LA POÉSIE DE LAMARTINE.

On dit que la mort est égale pour tous, et on le croit sans doute, puisqu’on le dit. Comment donc se fait-il qu’après avoir donné pour tant d’autres le signal de leur apothéose, elle n’ait en quelque sorte été, pour Lamartine, que la consécration suprême de l’oubli ? s’il est en effet vrai que, de 1820 à 1850, Lamartine ait régné sur les imaginations, et, selon l’expression de Sainte-Beuve, « s’il a bu, pendant un quart de siècle, le succès par tous les pores; » il a eu le temps, depuis lors, pendant les années de l’empire, entre 1850 et 1870, de sentir se dissiper l’ivresse, et la mort même n’a pas été pour lui le commencement de la justice, mais plutôt le contraire. Quelques vieillards ou quelques jeunes femmes, grâce à la musique de Niedermeyer, savent-ils peut-être encore les stances du Lac ou de l’Automne? Quelques collégiens et quelques professeurs de littérature, dans le fond d’une province, lisent-ils encore, de loin en loin, Jocelyn, ou la Chute d’un ange?

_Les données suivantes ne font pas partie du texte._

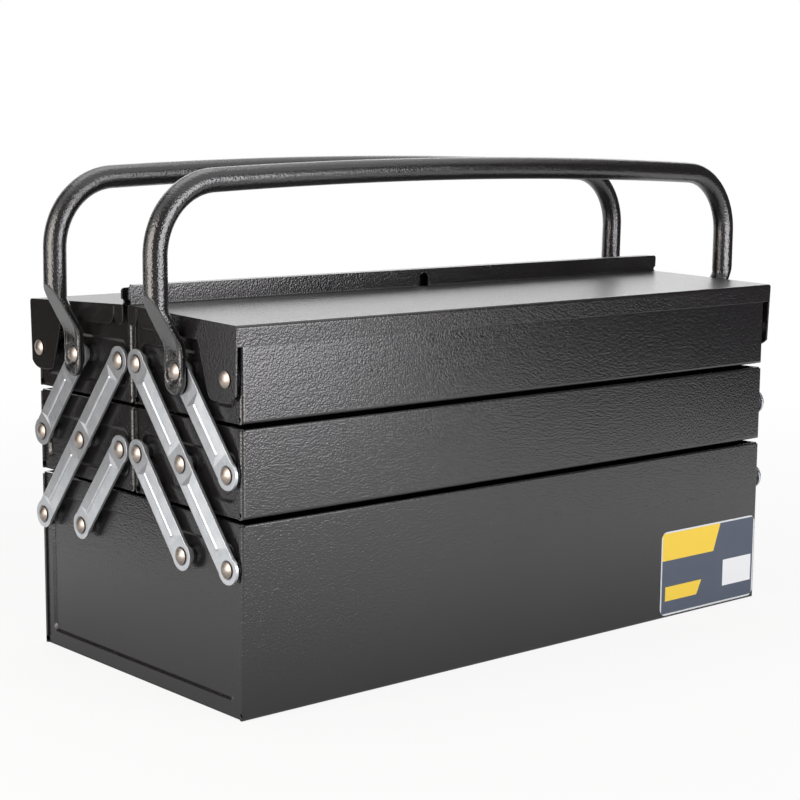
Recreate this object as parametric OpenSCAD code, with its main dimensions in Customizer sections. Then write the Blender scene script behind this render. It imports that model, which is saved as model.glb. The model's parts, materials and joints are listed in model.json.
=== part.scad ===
// Steel cantilever tool box with three tiers: a bottom box, two mid trays and
// two top trays with lids. Flat arms carry the trays up and outwards, and two
// tube handles swing on the top trays.
// Origin: middle of the footprint, on the floor. +X runs along the length,
// -Y is the front and +Z is up. Every size is in millimetres.
// Pieces are drawn once, at the front or at the left end, and mirrored.

/* [Box] */
// Length over the end walls
box_l = 420; // [360:10:520]
// Depth over the front and rear walls
box_d = 200; // [190:2:240]
// Height of the bottom box
base_h = 104; // [95:1:160]
// Thickness of the steel sheet
sheet = 1; // [0.8:0.1:1.2]
// Outer radius of the folded edges
bend_r = 1.8; // [1.4:0.1:3]
// Depth of the folded safety edge along the rims
hem_h = 6; // [4:0.5:9]
// Width of the wall strip that laps round onto each end
lap_w = 3; // [2.5:0.5:5]
// Radius of the relief holes in the corners
relief_r = 1.5; // [0.8:0.1:1.8]
// Depth of the spot-welded flanges inside each corner
weld_w = 8; // [5:1:12]

/* [Trays] */
// Height of a mid tray
mid_h = 47; // [44:1:70]
// Height of a top tray at its outer wall
top_h = 48.5; // [46:0.5:75]
// Space between one tier and the next
tier_gap = 2.5; // [1.5:0.1:4]
// Space between the front and the rear trays
centre_gap = 1.2; // [0.8:0.1:3]

/* [Stamped ends] */
// Depth of the stamped field in an end wall
field_t = 1.2; // [0.6:0.1:2]
// Corner radius of the stamped field
field_r = 5; // [3:0.5:8]
// Slope width round the stamped field
field_slope = 1.5; // [0.8:0.1:3]
// Border beside the field on the bottom box
base_field_side = 8; // [6:0.5:14]
// Border under the field on the bottom box
base_field_low = 7.5; // [6:0.5:14]
// Border over the field on the bottom box
base_field_top = 10.5; // [8:0.5:14]
// Border beside the field on a tray
tray_field_side = 6; // [5:0.5:9]
// Border under the field on a tray
tray_field_low = 6.5; // [5:0.5:9]
// Height of the field on a tray
tray_field_h = 28.5; // [24:0.5:30]

/* [Arms] */
// Space between an outer pivot's washer and the wall's lap
pivot_clear = 0.2; // [0.1:0.1:1.5]
// Height of the pivots over a tray's floor
pivot_up = 23; // [20:0.5:26]
// Width of an arm
arm_w = 15; // [12:0.5:16]
// Radius of an arm's rounded ends
arm_end_r = 8; // [7:0.1:8.2]
// Thickness of an arm
arm_t = 1.6; // [1.2:0.1:2]
// Height of the stiffening ridge on an arm
ridge_h = 0.8; // [0.4:0.1:1]
// Radius of the bead along the ridge
bead_r = 1.3; // [0.9:0.1:1.8]
// Height of the bead over the ridge
bead_up = 0.4; // [0.2:0.1:0.8]
// Distance from a pivot to the start of the ridge
ridge_start = 9; // [8:0.5:11]
// Flat edge beside the ridge
ridge_edge = 0.5; // [0.3:0.1:2]
// Length of the ridge's sloping ends
ridge_ramp = 4; // [2:0.5:6]

/* [Rivets] */
// Radius of a rivet's shank
rivet_r = 2.5; // [2:0.1:3]
// Radius of a rivet's domed head
head_r = 4.5; // [4:0.1:5]
// Height of a rivet's domed head
head_h = 2.3; // [1.8:0.1:2.8]
// Height of the straight rim under the dome
head_rim = 0.5; // [0.3:0.1:0.8]
// Radius of the formed head inside the wall
tail_r = 4.2; // [3.4:0.1:4.8]
// Thickness of the formed head inside the wall
tail_h = 1.5; // [1:0.1:2.5]
// Radius of the washers on the shanks
washer_r = 5; // [4.5:0.1:6]
// Thickness of the washer under an arm
washer_t = 3.2; // [1.5:0.1:4]
// Radial clearance of a shank in its hole
fit = 0.06; // [0.02:0.01:0.1]
// Side play of what turns on a rivet
play = 0.1; // [0.05:0.05:0.3]

/* [Lids] */
// Slope of each lid, up towards the middle, in degrees
lid_tilt = 2; // [0:0.5:4]
// Depth of the edge that is folded down round a lid
skirt_h = 11; // [9:0.5:14]
// Space between a tray's wall and the lid's skirt
skirt_gap = 0.6; // [0.4:0.1:1.5]
// Space between a tray's end wall and the lid's side strip
strip_out = 3.2; // [2.4:0.1:3.8]
// Height of the front lid's upturned edge in the middle
flange_h = 10.5; // [9:0.5:14]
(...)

Mais ce qui n’est pas douteux, c’est que les jeunes, comme ils s’appellent, — des jeunes de tantôt cinquante ans, soixante ou davantage, — ne nomment plus guère aujourd’hui Lamartine que pour lui préférer hautement Alfred de Vigny, par exemple, ou ce mystificateur de Charles Baudelaire, avec ses Fleurs du mal, sa Charogne, et ses Femmes damnées. Ce qui n’est pas moins sûr, c’est que la critique, dans un temps où ni les Laprade, ni même Edouard Turquety n’ont manqué de consciencieux biographes, n’a pas trouvé seulement, depuis dix ans, l’occasion de jeter un coup d’œil sur la Correspondance de Lamartine.